Chef Béatrice Fabignon is one of the major ambassadors of French overseas cuisine, from Martinique to Guadeloupe, through to French Guyana, Réunion and Tahiti. She’s a self-taught 39-year-old who learned the trade by observing her West Indian parents in the kitchen. We meet this passionate woman who, in addition to devising some of the best recipes for curry and cod addicts, launched the first overseas trophy for table service (‘arts de la table’) in June 2018.
You achieved your success quite late, without formal training. Where did you learn to cook?
In my family. During my childhood, uncles, aunts and cousins met every Sunday, one way or another, for lunch. We were easily 10 or 12 around the table and we’d spend the day there. In the West Indies, when we prepare a meal, we get there the day before – even sometimes the day before that. And we don’t do things by halves. We make several starters, a meat dish and a fish dish, and an array of desserts. And everyone comes. I always loved those experiences. I’m also very greedy...
You are an ambassador of overseas cuisine. How would you define it?
It’s a cuisine that takes time, is thoughtful and gives pride of place to seasoning and spices. Overseas, you don’t buy a chicken joint to cook it straight away, out of its packaging. Meat is marinaded the day before with spices, so that the flavour penetrates the flesh. And it’s cooked with an onion, garlic, parsley. In short, we ‘pamper’ the meat!
Is it a cuisine that always uses spices?
Yes – but it’s not always spicy. When you use cardamom or cloves, you give incredible flavours to your dishes, but you don’t set your mouth on fire eating them. In metropolitan France, spices and chillies are often confused.
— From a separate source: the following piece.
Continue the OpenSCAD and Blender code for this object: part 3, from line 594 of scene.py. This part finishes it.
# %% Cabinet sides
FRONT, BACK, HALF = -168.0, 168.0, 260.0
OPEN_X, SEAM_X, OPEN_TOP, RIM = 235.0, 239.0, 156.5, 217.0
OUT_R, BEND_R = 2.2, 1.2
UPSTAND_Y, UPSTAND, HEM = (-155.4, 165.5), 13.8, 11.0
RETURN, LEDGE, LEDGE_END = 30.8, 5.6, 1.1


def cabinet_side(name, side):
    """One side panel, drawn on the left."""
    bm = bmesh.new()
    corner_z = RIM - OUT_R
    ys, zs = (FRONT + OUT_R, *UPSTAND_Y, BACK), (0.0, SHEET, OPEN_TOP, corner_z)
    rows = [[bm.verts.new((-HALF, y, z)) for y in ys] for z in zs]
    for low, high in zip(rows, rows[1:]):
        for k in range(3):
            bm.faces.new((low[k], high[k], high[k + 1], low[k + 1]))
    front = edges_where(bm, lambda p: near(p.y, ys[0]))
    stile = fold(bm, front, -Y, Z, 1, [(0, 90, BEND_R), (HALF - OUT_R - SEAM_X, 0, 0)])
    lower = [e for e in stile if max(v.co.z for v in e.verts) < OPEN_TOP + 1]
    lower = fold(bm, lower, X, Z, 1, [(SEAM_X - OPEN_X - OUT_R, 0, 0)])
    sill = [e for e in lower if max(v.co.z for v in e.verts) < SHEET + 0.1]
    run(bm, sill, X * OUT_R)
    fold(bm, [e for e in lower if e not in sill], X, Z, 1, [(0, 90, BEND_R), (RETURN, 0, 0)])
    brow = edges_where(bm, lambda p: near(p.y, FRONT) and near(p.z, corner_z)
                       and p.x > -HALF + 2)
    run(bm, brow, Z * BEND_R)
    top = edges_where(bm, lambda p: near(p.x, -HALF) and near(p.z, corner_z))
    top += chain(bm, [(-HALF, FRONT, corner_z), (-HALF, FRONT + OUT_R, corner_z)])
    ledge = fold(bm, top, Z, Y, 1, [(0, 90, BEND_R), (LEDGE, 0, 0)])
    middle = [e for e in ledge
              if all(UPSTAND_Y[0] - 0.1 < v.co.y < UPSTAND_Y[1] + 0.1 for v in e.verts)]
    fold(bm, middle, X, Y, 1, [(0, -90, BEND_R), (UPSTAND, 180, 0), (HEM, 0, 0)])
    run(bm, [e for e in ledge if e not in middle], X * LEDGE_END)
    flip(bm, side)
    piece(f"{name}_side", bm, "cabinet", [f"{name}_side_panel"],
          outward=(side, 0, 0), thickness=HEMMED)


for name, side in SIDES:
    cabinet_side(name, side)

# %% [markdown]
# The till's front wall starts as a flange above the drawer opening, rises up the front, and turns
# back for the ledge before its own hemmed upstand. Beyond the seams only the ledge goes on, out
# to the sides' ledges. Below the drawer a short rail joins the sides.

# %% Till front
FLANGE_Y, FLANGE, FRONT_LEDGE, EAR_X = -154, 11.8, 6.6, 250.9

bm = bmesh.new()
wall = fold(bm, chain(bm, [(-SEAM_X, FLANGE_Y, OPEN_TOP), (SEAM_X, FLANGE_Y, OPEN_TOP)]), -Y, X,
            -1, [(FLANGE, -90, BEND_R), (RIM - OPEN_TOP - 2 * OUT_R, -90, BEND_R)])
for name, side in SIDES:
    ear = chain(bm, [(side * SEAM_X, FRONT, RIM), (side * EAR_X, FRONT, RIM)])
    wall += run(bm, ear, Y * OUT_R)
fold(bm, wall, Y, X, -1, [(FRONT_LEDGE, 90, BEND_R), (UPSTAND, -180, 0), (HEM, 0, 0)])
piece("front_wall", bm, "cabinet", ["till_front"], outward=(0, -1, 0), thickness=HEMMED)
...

What’s your favourite dish to cook?
I couldn’t choose one favourite – I love everything. I like making a pork colombo curry as well as fricassés or dombrés – small balls made with flour, water, salt and a little oil, cooked in a consommé of red beans or lentils. But there are recipes that everyone loves. Accras, for example, or Tahitian raw fish. Black pudding is very popular too – but it’s a long process to make. It takes a full day of work.
When you’re in the kitchen, do you follow recipes to the letter?
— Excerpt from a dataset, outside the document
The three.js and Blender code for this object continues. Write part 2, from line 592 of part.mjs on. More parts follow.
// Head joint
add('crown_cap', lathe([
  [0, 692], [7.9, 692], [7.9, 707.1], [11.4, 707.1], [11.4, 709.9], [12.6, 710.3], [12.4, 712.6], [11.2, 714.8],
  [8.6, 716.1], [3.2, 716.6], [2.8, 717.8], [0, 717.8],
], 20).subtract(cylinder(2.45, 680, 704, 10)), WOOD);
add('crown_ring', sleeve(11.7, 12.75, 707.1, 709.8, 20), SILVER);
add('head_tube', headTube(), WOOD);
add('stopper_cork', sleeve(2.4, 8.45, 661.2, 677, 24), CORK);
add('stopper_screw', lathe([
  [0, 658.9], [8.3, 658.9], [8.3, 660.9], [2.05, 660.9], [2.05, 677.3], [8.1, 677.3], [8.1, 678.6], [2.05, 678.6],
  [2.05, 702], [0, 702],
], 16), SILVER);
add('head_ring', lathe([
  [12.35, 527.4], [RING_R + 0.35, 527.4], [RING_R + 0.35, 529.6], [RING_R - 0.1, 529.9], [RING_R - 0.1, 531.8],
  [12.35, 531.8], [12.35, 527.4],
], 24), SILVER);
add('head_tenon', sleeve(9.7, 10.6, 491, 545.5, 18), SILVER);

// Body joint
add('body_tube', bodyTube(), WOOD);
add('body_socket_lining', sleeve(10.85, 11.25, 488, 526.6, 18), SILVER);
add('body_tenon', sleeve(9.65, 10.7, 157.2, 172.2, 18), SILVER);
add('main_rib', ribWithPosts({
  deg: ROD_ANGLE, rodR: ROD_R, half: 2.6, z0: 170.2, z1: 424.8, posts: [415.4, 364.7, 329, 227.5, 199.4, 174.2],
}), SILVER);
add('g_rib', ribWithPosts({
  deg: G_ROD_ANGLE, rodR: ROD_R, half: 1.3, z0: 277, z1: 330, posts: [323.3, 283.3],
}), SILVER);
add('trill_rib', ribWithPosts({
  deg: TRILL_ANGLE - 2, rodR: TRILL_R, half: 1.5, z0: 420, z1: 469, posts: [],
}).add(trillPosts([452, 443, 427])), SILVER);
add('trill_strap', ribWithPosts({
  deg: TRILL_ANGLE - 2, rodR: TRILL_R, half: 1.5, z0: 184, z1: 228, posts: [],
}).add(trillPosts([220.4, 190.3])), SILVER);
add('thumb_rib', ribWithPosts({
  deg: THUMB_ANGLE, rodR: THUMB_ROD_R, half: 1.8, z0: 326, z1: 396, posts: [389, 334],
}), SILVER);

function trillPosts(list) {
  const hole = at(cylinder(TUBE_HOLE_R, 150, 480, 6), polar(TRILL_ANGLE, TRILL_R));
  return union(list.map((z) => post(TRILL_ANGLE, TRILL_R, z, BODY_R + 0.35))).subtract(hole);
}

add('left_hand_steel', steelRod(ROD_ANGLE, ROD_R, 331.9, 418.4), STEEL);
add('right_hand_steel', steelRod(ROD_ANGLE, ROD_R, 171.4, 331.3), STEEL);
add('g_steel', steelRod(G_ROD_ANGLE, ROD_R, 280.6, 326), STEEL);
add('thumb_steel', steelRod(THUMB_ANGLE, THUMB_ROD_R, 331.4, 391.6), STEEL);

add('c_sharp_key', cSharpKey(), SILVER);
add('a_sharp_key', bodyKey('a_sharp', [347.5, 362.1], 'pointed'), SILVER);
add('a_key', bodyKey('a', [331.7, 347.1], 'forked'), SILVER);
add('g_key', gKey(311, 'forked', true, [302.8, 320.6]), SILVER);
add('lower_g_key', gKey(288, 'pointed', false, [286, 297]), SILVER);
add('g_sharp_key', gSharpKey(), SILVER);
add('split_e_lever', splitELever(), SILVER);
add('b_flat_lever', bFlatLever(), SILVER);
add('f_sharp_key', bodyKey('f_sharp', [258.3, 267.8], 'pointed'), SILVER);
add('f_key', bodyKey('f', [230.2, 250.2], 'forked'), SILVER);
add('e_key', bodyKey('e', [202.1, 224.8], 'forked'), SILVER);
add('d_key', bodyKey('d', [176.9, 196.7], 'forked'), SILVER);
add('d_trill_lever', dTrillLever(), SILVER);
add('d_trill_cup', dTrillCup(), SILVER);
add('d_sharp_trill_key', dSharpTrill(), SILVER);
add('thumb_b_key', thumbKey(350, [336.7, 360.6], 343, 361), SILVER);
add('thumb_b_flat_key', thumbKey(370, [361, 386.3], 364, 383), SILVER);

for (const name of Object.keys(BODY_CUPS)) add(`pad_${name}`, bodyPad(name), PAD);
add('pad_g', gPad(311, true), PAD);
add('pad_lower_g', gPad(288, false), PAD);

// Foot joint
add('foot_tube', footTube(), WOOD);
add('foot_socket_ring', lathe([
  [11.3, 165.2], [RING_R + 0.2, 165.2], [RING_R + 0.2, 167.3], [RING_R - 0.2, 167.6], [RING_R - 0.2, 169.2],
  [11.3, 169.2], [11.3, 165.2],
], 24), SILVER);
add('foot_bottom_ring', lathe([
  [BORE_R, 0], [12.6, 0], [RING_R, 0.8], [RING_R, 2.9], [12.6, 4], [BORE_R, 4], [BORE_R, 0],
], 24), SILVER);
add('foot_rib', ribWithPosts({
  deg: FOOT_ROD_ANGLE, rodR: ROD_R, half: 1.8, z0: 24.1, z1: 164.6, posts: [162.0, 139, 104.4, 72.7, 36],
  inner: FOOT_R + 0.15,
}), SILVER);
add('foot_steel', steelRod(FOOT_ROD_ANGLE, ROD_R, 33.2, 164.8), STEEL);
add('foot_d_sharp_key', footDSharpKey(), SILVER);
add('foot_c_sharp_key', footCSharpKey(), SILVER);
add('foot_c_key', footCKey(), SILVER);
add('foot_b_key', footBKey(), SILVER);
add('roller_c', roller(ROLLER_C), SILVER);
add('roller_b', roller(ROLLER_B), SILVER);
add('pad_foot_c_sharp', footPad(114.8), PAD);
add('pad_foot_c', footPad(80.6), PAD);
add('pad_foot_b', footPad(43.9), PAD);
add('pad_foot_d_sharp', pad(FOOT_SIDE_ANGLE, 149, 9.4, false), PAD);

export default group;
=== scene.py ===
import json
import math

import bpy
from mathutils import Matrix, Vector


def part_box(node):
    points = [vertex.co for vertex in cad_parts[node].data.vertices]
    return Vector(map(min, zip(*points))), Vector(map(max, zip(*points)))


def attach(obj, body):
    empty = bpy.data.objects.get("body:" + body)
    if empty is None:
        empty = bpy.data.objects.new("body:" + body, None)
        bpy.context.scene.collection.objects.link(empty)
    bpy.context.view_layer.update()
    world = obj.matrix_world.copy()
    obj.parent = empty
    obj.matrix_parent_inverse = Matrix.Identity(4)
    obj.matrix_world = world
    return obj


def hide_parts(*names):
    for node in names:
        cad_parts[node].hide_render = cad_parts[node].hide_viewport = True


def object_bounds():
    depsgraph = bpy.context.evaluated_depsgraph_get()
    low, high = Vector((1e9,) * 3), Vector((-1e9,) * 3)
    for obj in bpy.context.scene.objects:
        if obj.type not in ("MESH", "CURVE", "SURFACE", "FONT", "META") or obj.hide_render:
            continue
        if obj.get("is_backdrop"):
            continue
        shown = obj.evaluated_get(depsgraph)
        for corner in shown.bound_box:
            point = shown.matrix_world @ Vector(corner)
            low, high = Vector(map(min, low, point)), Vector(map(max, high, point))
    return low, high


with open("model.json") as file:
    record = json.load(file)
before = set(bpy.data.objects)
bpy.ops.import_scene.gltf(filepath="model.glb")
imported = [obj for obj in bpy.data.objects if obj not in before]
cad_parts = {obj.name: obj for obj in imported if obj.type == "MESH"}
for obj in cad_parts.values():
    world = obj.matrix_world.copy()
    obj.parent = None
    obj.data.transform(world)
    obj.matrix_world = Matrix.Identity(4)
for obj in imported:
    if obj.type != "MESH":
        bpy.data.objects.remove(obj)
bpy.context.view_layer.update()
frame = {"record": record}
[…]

Not at all – I cook with instinct, with intuition. It’s better not to have your eyes permanently glued to recipe books. That’s normal in the West Indies. Most locals have plenty of recipe books, with laminated covers, tidily displayed in their cabinets. But they almost never use them! That doesn’t mean they cook at random, though. Just that they have the know-how, the quantities and the ingredients in their head. I’m currently putting the finishing touches to a supplement for the daily France-Antilles, which will be released for the Christmas holidays. Ironically, it’s now me – who hates recipes – writing recipes for others!
You have launched this year’s first Caribbean Tableware Trophy. What does this entail?
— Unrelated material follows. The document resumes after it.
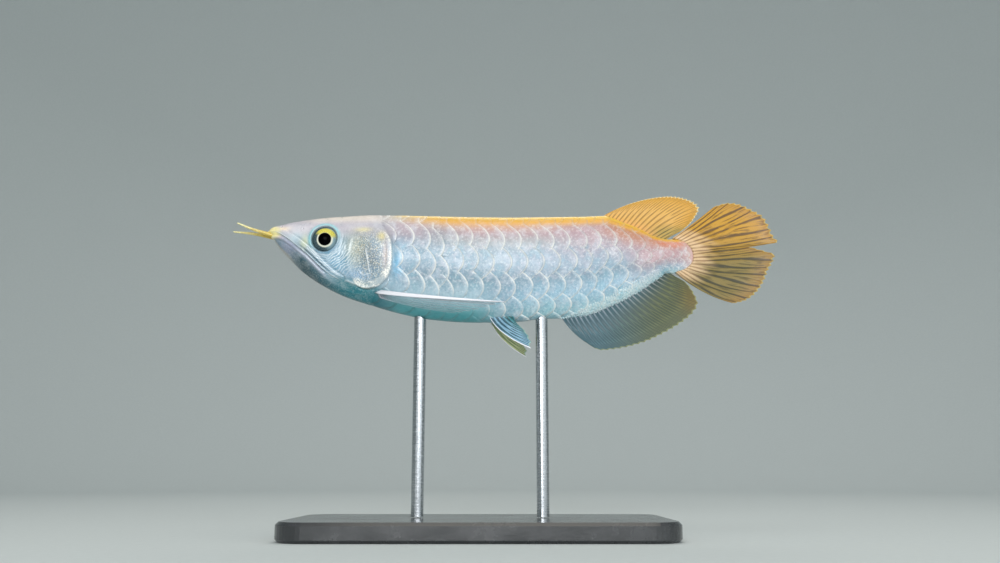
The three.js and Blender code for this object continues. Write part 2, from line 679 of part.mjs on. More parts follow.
// A mesh that shows a solid with a finish.
function meshOf(name, solid, finish) {
  const { vertProperties, numProp, numVert, triVerts } = solid.getMesh();
  const positions = new Float32Array(numVert * 3);
  for (let i = 0; i < numVert; i++) {
    positions.set(vertProperties.subarray(i * numProp, i * numProp + 3), 3 * i);
  }
  const geometry = new THREE.BufferGeometry();
  geometry.setAttribute("position", new THREE.BufferAttribute(positions, 3));
  geometry.setIndex(new THREE.BufferAttribute(triVerts, 1));
  geometry.computeVertexNormals();
  const mesh = new THREE.Mesh(geometry, new THREE.MeshStandardMaterial(finish));
  mesh.name = name;
  return mesh;
}

// The body grown by the gap, which cuts the roots of what grows from it. The lips need a little more.
const grownHead = smoothBody(GAP + GILL_COVER.lift, [-0.3, ...HEAD_STATIONS.slice(1, -2)], HEAD_SIDES);
const grownBody = scaledBody(GAP).add(grownHead);
const rooted = (solid) => largest(solid.subtract(grownBody));

// The fish
const fish = new THREE.Group();
fish.position.set(SNOUT_X, 0, AXIS_HEIGHT);
const { head, jaw, covers } = headAndJaw();
fish.add(meshOf("head", head, HEAD_SKIN), meshOf("lower_jaw", jaw, HEAD_SKIN));

const scaled = scaledBody(0);
const inFrontOfTrunk = throughCut(inFrontOf(shifted(headEdge, GAP)));
const behind = (along) => throughCut([[along, 20], [along, -20], [110, -20], [110, 20]]);
const trunk = largest(scaled.subtract(inFrontOfTrunk).subtract(behind(TAIL_CUT - GAP_UNITS)));
const tailStalk = largest(scaled.intersect(behind(TAIL_CUT)));
fish.add(meshOf("trunk", trunk, SCALE_SILVER), meshOf("tail_stalk", tailStalk, SCALE_SILVER));

fish.add(
  meshOf("dorsal_fin", rooted(middleFin(DORSAL_FIN)), FIN_GOLD),
  meshOf("anal_fin", rooted(middleFin(ANAL_FIN)), FIN_OLIVE),
  meshOf("tail_fin", tailFin(TAIL_FIN), FIN_GOLD),
);
for (const [name, side] of Object.entries(SIDES)) {
  fish.add(
    meshOf(`gill_cover_${name}`, gillCover(covers, side), GILL_SILVER),
    meshOf(`eye_${name}`, eyeSolid(side, 0), EYE_GLOSS),
    meshOf(`barbel_${name}`, rooted(barbel(name)), BARBEL_GOLD),
    meshOf(`pectoral_fin_${name}`, rooted(pairedFin(PECTORAL_FIN, name)), FIN_PALE),
    meshOf(`pelvic_fin_${name}`, rooted(pairedFin(PELVIC_FIN, name)), FIN_PALE),
  );
}

// The stand
const stand = new THREE.Group();
stand.add(meshOf("stand_base", standBase(), BASE_LACQUER));
["stand_rod_front", "stand_rod_rear"].forEach((name, i) => {
  stand.add(meshOf(name, standRod(ROD.places[i], grownBody), ROD_STEEL));
});

const arowana = new THREE.Group();
arowana.add(fish, stand);

export default arowana;
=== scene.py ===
# A young Asian arowana, life-size and still, on a plain display stand: its skin, scales, fins and
# finishes. Lengths are metres. +Z is up, the fish faces -X and its left side faces -Y.
import math
import bpy
import numpy as np
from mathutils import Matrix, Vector


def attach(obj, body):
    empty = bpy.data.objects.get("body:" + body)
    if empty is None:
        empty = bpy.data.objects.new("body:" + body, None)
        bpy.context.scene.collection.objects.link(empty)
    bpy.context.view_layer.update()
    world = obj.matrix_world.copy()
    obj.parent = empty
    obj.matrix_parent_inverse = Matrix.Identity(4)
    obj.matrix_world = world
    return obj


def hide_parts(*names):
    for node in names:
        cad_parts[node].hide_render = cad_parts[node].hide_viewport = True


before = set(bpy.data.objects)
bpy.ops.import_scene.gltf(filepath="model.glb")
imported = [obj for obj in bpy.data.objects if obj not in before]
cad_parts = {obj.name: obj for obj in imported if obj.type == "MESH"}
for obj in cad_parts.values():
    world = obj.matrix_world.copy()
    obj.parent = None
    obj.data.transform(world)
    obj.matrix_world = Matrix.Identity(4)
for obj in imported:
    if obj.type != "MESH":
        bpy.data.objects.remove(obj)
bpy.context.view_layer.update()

# Driving sizes. Places on the fish are in hundredths of its standard length, as [distance from the snout,
# height over the long axis] in the side view, and thicknesses are in millimetres.
MM = 0.001
STANDARD_LENGTH = 0.1413
UNIT = STANDARD_LENGTH / 100
UNIT_MM = UNIT / MM
SNOUT_X = -0.071
AXIS_HEIGHT = 0.088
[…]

There are already plenty of cooking competitions overseas, but what was missing was an event to recognise and promote table service. When you go to a restaurant, your food has to look good on the plate – but it also has to be served with flourish. The ambition of the trophy is to highlight both young people in training and practising professionals. The competition has seven categories: reception, table dressing, poultry carving, cocktail making, wine decanting, flower arranging and the preparation of a plate of exotic fruits.
Where does the competition take place?
The first stage took place in Martinique in June 2018. The trophy will then stop in Guyana in February, in Réunion in April and then in Guadeloupe in August, etc. This is a travelling competition. All the laureates – students in training and practising professionals – will then meet for a grand finale in Paris.